Raw data:
------------------------------------
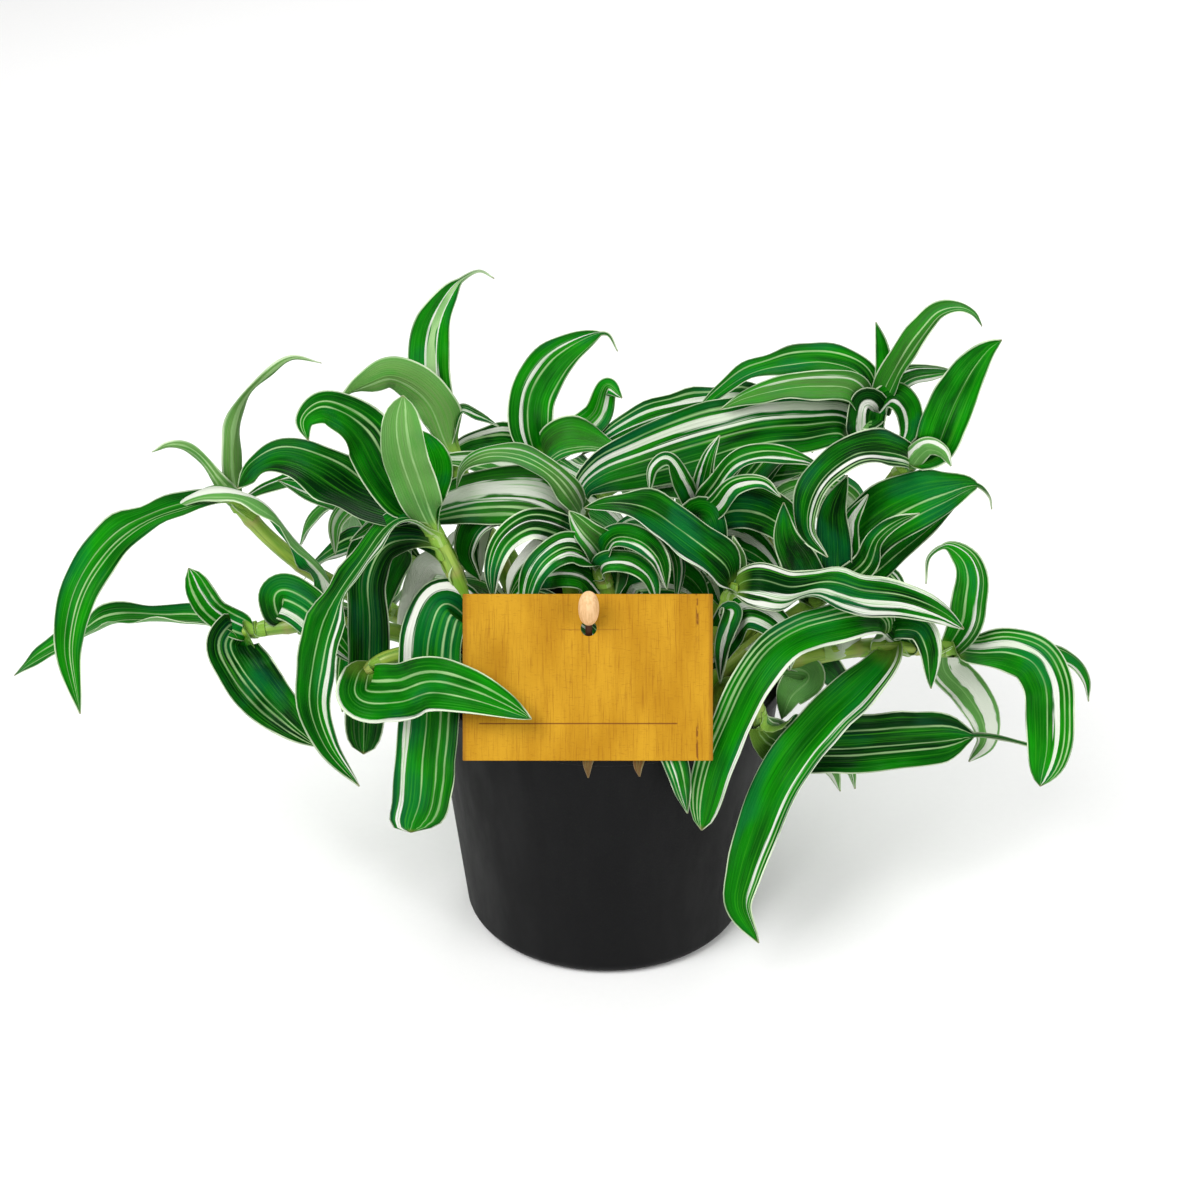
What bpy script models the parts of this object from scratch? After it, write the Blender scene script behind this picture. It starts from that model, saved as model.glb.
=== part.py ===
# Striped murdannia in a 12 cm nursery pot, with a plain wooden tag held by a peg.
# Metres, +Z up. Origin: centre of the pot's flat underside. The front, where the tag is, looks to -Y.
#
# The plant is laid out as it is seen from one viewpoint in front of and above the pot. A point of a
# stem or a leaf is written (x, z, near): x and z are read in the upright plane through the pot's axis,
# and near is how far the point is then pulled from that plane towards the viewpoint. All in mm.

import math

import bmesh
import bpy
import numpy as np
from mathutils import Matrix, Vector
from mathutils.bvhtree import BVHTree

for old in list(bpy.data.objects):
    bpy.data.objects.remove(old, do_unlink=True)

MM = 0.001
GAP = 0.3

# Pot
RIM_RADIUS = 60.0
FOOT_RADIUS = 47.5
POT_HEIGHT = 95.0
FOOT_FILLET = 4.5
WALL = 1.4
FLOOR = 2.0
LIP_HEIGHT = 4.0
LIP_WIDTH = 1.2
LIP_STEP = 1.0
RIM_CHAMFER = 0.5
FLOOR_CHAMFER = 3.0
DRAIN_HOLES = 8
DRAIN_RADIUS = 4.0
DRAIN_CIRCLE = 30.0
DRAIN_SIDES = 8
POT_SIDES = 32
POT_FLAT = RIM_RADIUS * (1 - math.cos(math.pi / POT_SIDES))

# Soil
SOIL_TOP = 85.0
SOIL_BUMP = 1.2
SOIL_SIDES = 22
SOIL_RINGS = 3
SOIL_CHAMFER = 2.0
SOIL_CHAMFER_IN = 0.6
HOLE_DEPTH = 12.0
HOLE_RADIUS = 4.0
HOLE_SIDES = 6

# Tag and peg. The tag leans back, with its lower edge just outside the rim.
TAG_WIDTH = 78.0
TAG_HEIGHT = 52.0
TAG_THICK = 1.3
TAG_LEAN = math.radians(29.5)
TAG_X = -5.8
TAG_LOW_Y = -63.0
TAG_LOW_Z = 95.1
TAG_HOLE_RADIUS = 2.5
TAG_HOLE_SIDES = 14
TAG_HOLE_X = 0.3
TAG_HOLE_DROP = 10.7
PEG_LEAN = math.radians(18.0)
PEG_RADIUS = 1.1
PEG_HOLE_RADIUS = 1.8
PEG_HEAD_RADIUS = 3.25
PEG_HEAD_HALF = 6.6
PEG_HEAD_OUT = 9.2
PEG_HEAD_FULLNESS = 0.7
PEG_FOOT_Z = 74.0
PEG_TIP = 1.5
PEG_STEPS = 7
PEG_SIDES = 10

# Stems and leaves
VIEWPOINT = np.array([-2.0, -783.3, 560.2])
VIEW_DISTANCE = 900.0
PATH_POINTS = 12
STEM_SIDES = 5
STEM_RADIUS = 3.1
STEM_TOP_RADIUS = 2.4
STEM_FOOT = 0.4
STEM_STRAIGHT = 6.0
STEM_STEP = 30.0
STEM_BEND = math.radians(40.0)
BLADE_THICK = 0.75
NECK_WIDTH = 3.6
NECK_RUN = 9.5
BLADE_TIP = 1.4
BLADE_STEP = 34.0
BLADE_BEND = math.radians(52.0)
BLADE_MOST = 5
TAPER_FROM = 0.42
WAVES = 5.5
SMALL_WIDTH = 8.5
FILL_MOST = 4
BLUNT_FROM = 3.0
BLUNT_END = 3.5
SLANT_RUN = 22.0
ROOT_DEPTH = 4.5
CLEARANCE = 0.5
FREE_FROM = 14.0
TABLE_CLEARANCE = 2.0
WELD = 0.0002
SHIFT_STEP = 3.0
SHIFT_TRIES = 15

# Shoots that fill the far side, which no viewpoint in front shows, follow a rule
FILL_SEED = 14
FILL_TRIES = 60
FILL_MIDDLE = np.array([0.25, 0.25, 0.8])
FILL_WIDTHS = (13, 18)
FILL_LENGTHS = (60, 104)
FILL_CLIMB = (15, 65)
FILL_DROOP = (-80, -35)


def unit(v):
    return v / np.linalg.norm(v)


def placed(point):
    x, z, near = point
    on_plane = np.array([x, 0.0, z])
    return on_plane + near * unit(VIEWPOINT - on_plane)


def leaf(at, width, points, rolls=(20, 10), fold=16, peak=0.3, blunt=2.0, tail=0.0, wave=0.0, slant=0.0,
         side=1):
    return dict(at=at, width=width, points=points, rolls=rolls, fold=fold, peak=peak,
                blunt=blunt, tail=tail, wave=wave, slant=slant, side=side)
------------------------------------
Your instructions: Give the complete listing a second time, exactly as it reads.

Solution for this problem:
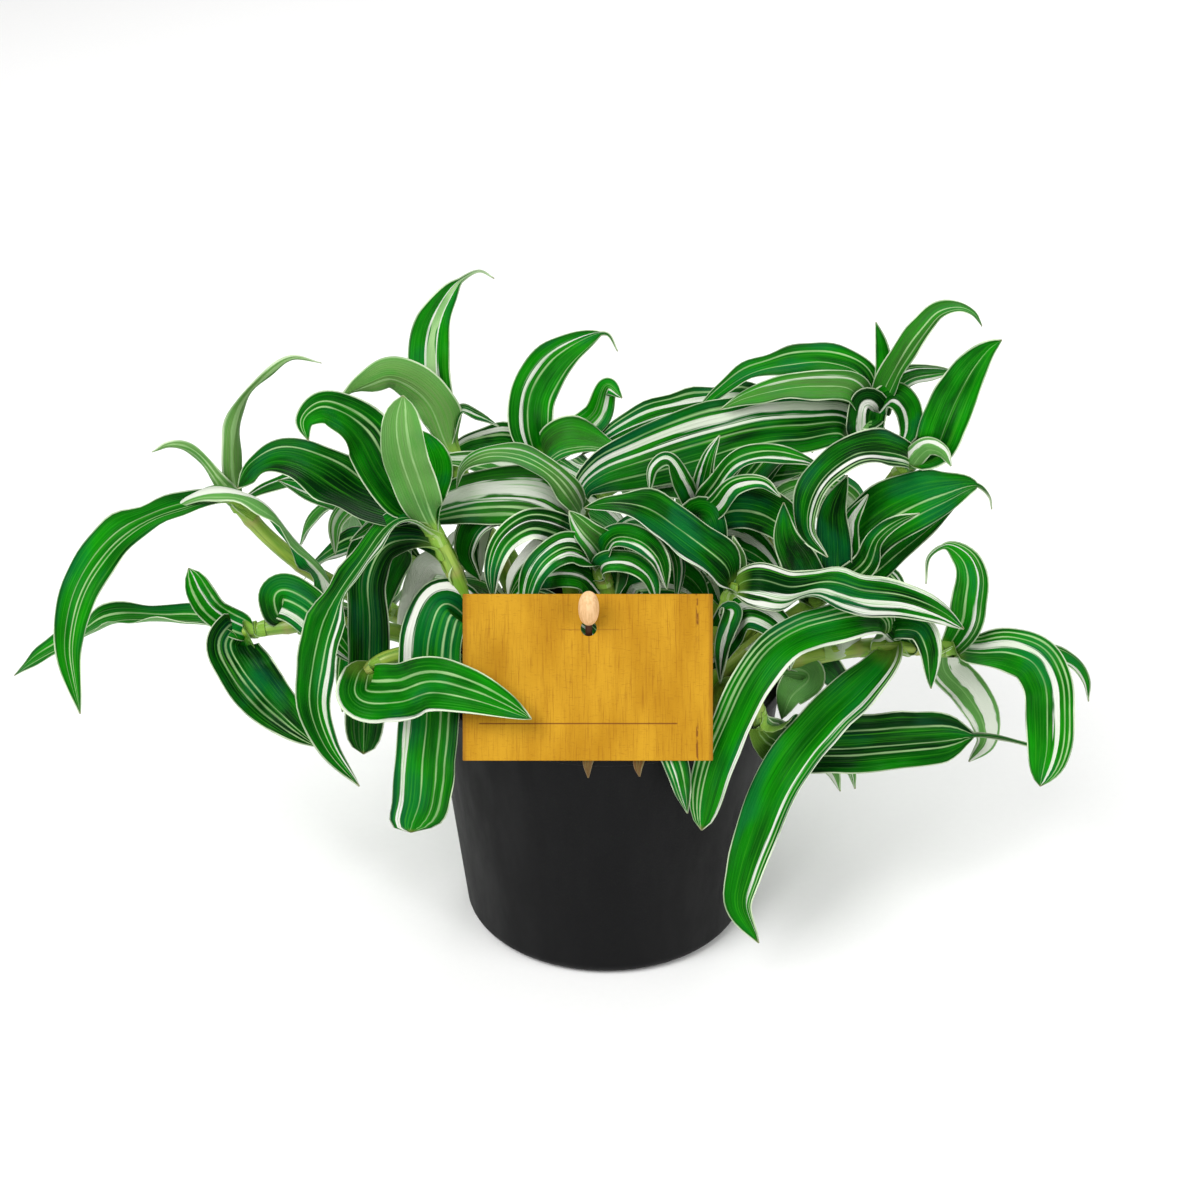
What bpy script models the parts of this object from scratch? After it, write the Blender scene script behind this picture. It starts from that model, saved as model.glb.
=== part.py ===
# Striped murdannia in a 12 cm nursery pot, with a plain wooden tag held by a peg.
# Metres, +Z up. Origin: centre of the pot's flat underside. The front, where the tag is, looks to -Y.
#
# The plant is laid out as it is seen from one viewpoint in front of and above the pot. A point of a
# stem or a leaf is written (x, z, near): x and z are read in the upright plane through the pot's axis,
# and near is how far the point is then pulled from that plane towards the viewpoint. All in mm.

import math

import bmesh
import bpy
import numpy as np
from mathutils import Matrix, Vector
from mathutils.bvhtree import BVHTree

for old in list(bpy.data.objects):
    bpy.data.objects.remove(old, do_unlink=True)

MM = 0.001
GAP = 0.3

# Pot
RIM_RADIUS = 60.0
FOOT_RADIUS = 47.5
POT_HEIGHT = 95.0
FOOT_FILLET = 4.5
WALL = 1.4
FLOOR = 2.0
LIP_HEIGHT = 4.0
LIP_WIDTH = 1.2
LIP_STEP = 1.0
RIM_CHAMFER = 0.5
FLOOR_CHAMFER = 3.0
DRAIN_HOLES = 8
DRAIN_RADIUS = 4.0
DRAIN_CIRCLE = 30.0
DRAIN_SIDES = 8
POT_SIDES = 32
POT_FLAT = RIM_RADIUS * (1 - math.cos(math.pi / POT_SIDES))

# Soil
SOIL_TOP = 85.0
SOIL_BUMP = 1.2
SOIL_SIDES = 22
SOIL_RINGS = 3
SOIL_CHAMFER = 2.0
SOIL_CHAMFER_IN = 0.6
HOLE_DEPTH = 12.0
HOLE_RADIUS = 4.0
HOLE_SIDES = 6

# Tag and peg. The tag leans back, with its lower edge just outside the rim.
TAG_WIDTH = 78.0
TAG_HEIGHT = 52.0
TAG_THICK = 1.3
TAG_LEAN = math.radians(29.5)
TAG_X = -5.8
TAG_LOW_Y = -63.0
TAG_LOW_Z = 95.1
TAG_HOLE_RADIUS = 2.5
TAG_HOLE_SIDES = 14
TAG_HOLE_X = 0.3
TAG_HOLE_DROP = 10.7
PEG_LEAN = math.radians(18.0)
PEG_RADIUS = 1.1
PEG_HOLE_RADIUS = 1.8
PEG_HEAD_RADIUS = 3.25
PEG_HEAD_HALF = 6.6
PEG_HEAD_OUT = 9.2
PEG_HEAD_FULLNESS = 0.7
PEG_FOOT_Z = 74.0
PEG_TIP = 1.5
PEG_STEPS = 7
PEG_SIDES = 10

# Stems and leaves
VIEWPOINT = np.array([-2.0, -783.3, 560.2])
VIEW_DISTANCE = 900.0
PATH_POINTS = 12
STEM_SIDES = 5
STEM_RADIUS = 3.1
STEM_TOP_RADIUS = 2.4
STEM_FOOT = 0.4
STEM_STRAIGHT = 6.0
STEM_STEP = 30.0
STEM_BEND = math.radians(40.0)
BLADE_THICK = 0.75
NECK_WIDTH = 3.6
NECK_RUN = 9.5
BLADE_TIP = 1.4
BLADE_STEP = 34.0
BLADE_BEND = math.radians(52.0)
BLADE_MOST = 5
TAPER_FROM = 0.42
WAVES = 5.5
SMALL_WIDTH = 8.5
FILL_MOST = 4
BLUNT_FROM = 3.0
BLUNT_END = 3.5
SLANT_RUN = 22.0
ROOT_DEPTH = 4.5
CLEARANCE = 0.5
FREE_FROM = 14.0
TABLE_CLEARANCE = 2.0
WELD = 0.0002
SHIFT_STEP = 3.0
SHIFT_TRIES = 15

# Shoots that fill the far side, which no viewpoint in front shows, follow a rule
FILL_SEED = 14
FILL_TRIES = 60
FILL_MIDDLE = np.array([0.25, 0.25, 0.8])
FILL_WIDTHS = (13, 18)
FILL_LENGTHS = (60, 104)
FILL_CLIMB = (15, 65)
FILL_DROOP = (-80, -35)


def unit(v):
    return v / np.linalg.norm(v)


def placed(point):
    x, z, near = point
    on_plane = np.array([x, 0.0, z])
    return on_plane + near * unit(VIEWPOINT - on_plane)


def leaf(at, width, points, rolls=(20, 10), fold=16, peak=0.3, blunt=2.0, tail=0.0, wave=0.0, slant=0.0,
         side=1):
    return dict(at=at, width=width, points=points, rolls=rolls, fold=fold, peak=peak,
                blunt=blunt, tail=tail, wave=wave, slant=slant, side=side)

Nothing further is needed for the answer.